**Work to be completed:** Every line below is to be quoted exactly, with nothing added or dropped.

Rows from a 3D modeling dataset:
-------

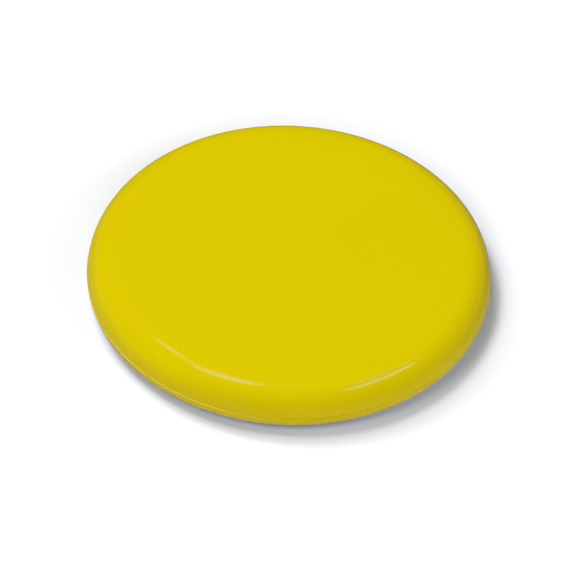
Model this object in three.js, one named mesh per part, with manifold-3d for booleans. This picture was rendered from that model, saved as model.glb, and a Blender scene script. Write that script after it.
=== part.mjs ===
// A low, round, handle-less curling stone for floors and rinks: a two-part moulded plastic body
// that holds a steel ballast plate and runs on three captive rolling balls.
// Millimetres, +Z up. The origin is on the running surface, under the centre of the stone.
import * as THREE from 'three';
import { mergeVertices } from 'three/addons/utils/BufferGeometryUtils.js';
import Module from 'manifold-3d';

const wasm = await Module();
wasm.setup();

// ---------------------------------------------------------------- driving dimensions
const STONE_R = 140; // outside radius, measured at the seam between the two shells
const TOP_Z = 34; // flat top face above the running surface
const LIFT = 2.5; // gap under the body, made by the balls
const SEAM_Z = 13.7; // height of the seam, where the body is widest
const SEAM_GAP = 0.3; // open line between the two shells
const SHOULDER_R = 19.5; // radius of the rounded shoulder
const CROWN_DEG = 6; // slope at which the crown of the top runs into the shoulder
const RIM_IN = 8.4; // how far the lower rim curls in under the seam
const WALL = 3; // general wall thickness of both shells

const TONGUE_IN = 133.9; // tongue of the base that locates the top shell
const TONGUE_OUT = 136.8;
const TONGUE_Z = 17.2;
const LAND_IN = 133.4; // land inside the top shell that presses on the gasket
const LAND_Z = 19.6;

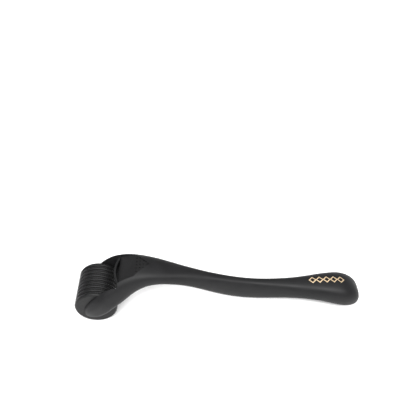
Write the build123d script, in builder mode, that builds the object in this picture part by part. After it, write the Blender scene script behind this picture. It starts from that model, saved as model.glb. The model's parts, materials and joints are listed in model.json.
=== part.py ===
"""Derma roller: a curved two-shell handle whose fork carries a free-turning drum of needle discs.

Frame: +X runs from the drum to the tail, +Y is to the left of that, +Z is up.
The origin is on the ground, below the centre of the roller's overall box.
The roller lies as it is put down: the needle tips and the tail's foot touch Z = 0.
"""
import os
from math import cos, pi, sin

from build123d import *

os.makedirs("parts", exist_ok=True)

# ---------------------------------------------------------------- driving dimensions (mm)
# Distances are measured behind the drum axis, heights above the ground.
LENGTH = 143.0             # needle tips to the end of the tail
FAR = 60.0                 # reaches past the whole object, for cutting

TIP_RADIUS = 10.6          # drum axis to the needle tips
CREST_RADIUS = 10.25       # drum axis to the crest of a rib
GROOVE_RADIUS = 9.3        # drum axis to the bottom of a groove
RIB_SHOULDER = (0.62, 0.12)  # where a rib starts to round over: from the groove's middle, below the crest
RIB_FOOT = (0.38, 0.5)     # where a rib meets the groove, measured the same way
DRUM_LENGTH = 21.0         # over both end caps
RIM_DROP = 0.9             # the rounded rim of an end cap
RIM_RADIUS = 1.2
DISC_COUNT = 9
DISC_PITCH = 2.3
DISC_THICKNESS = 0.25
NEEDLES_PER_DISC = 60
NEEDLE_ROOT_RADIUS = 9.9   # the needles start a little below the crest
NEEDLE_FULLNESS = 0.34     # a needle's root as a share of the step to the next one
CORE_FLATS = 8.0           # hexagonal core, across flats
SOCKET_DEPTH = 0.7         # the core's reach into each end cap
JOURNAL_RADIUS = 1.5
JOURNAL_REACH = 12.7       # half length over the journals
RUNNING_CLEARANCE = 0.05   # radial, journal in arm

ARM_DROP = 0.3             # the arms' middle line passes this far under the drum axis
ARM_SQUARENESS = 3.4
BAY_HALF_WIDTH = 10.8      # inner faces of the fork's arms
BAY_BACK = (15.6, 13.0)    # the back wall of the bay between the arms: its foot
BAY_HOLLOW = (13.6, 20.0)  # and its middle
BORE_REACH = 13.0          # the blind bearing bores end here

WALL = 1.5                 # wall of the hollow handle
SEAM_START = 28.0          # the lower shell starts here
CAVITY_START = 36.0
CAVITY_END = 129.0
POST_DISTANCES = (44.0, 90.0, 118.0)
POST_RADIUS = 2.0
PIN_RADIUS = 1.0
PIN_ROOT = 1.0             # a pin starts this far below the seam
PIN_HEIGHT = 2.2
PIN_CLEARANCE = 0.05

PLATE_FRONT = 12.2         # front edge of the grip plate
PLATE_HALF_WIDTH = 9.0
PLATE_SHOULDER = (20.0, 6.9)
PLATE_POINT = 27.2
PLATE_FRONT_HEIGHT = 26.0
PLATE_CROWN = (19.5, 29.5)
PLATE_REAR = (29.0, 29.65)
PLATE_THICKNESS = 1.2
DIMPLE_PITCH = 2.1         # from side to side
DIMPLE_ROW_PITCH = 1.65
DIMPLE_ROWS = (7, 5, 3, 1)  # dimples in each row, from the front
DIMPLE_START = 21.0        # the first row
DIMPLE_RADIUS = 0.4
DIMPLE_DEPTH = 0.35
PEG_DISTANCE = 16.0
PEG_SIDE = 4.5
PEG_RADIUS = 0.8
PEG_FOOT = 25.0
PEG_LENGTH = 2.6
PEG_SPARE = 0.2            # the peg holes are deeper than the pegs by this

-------

**Response to the task:**
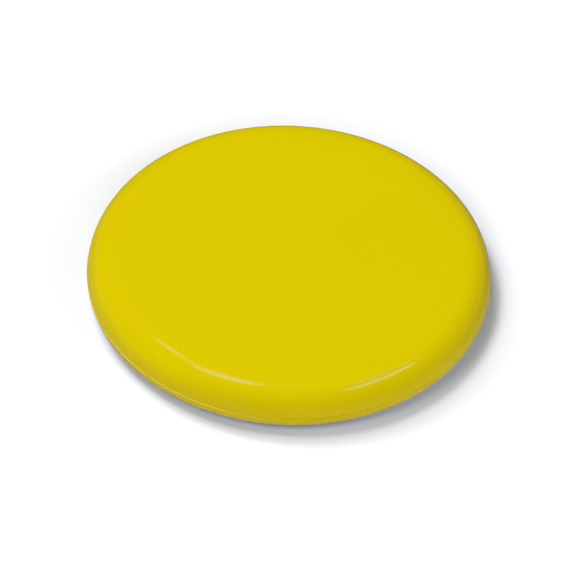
Model this object in three.js, one named mesh per part, with manifold-3d for booleans. This picture was rendered from that model, saved as model.glb, and a Blender scene script. Write that script after it.
=== part.mjs ===
// A low, round, handle-less curling stone for floors and rinks: a two-part moulded plastic body
// that holds a steel ballast plate and runs on three captive rolling balls.
// Millimetres, +Z up. The origin is on the running surface, under the centre of the stone.
import * as THREE from 'three';
import { mergeVertices } from 'three/addons/utils/BufferGeometryUtils.js';
import Module from 'manifold-3d';

const wasm = await Module();
wasm.setup();

// ---------------------------------------------------------------- driving dimensions
const STONE_R = 140; // outside radius, measured at the seam between the two shells
const TOP_Z = 34; // flat top face above the running surface
const LIFT = 2.5; // gap under the body, made by the balls
const SEAM_Z = 13.7; // height of the seam, where the body is widest
const SEAM_GAP = 0.3; // open line between the two shells
const SHOULDER_R = 19.5; // radius of the rounded shoulder
const CROWN_DEG = 6; // slope at which the crown of the top runs into the shoulder
const RIM_IN = 8.4; // how far the lower rim curls in under the seam
const WALL = 3; // general wall thickness of both shells

const TONGUE_IN = 133.9; // tongue of the base that locates the top shell
const TONGUE_OUT = 136.8;
const TONGUE_Z = 17.2;
const LAND_IN = 133.4; // land inside the top shell that presses on the gasket
const LAND_Z = 19.6;

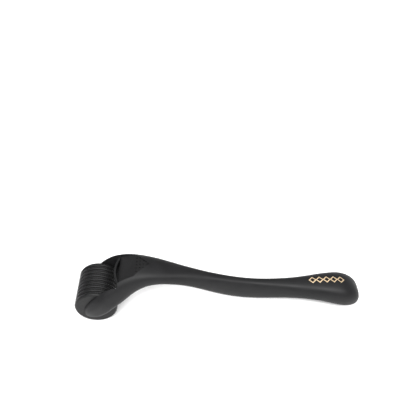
Write the build123d script, in builder mode, that builds the object in this picture part by part. After it, write the Blender scene script behind this picture. It starts from that model, saved as model.glb. The model's parts, materials and joints are listed in model.json.
=== part.py ===
"""Derma roller: a curved two-shell handle whose fork carries a free-turning drum of needle discs.

Frame: +X runs from the drum to the tail, +Y is to the left of that, +Z is up.
The origin is on the ground, below the centre of the roller's overall box.
The roller lies as it is put down: the needle tips and the tail's foot touch Z = 0.
"""
import os
from math import cos, pi, sin

from build123d import *

os.makedirs("parts", exist_ok=True)

# ---------------------------------------------------------------- driving dimensions (mm)
# Distances are measured behind the drum axis, heights above the ground.
LENGTH = 143.0             # needle tips to the end of the tail
FAR = 60.0                 # reaches past the whole object, for cutting

TIP_RADIUS = 10.6          # drum axis to the needle tips
CREST_RADIUS = 10.25       # drum axis to the crest of a rib
GROOVE_RADIUS = 9.3        # drum axis to the bottom of a groove
RIB_SHOULDER = (0.62, 0.12)  # where a rib starts to round over: from the groove's middle, below the crest
RIB_FOOT = (0.38, 0.5)     # where a rib meets the groove, measured the same way
DRUM_LENGTH = 21.0         # over both end caps
RIM_DROP = 0.9             # the rounded rim of an end cap
RIM_RADIUS = 1.2
DISC_COUNT = 9
DISC_PITCH = 2.3
DISC_THICKNESS = 0.25
NEEDLES_PER_DISC = 60
NEEDLE_ROOT_RADIUS = 9.9   # the needles start a little below the crest
NEEDLE_FULLNESS = 0.34     # a needle's root as a share of the step to the next one
CORE_FLATS = 8.0           # hexagonal core, across flats
SOCKET_DEPTH = 0.7         # the core's reach into each end cap
JOURNAL_RADIUS = 1.5
JOURNAL_REACH = 12.7       # half length over the journals
RUNNING_CLEARANCE = 0.05   # radial, journal in arm

ARM_DROP = 0.3             # the arms' middle line passes this far under the drum axis
ARM_SQUARENESS = 3.4
BAY_HALF_WIDTH = 10.8      # inner faces of the fork's arms
BAY_BACK = (15.6, 13.0)    # the back wall of the bay between the arms: its foot
BAY_HOLLOW = (13.6, 20.0)  # and its middle
BORE_REACH = 13.0          # the blind bearing bores end here

WALL = 1.5                 # wall of the hollow handle
SEAM_START = 28.0          # the lower shell starts here
CAVITY_START = 36.0
CAVITY_END = 129.0
POST_DISTANCES = (44.0, 90.0, 118.0)
POST_RADIUS = 2.0
PIN_RADIUS = 1.0
PIN_ROOT = 1.0             # a pin starts this far below the seam
PIN_HEIGHT = 2.2
PIN_CLEARANCE = 0.05

PLATE_FRONT = 12.2         # front edge of the grip plate
PLATE_HALF_WIDTH = 9.0
PLATE_SHOULDER = (20.0, 6.9)
PLATE_POINT = 27.2
PLATE_FRONT_HEIGHT = 26.0
PLATE_CROWN = (19.5, 29.5)
PLATE_REAR = (29.0, 29.65)
PLATE_THICKNESS = 1.2
DIMPLE_PITCH = 2.1         # from side to side
DIMPLE_ROW_PITCH = 1.65
DIMPLE_ROWS = (7, 5, 3, 1)  # dimples in each row, from the front
DIMPLE_START = 21.0        # the first row
DIMPLE_RADIUS = 0.4
DIMPLE_DEPTH = 0.35
PEG_DISTANCE = 16.0
PEG_SIDE = 4.5
PEG_RADIUS = 0.8
PEG_FOOT = 25.0
PEG_LENGTH = 2.6
PEG_SPARE = 0.2            # the peg holes are deeper than the pegs by this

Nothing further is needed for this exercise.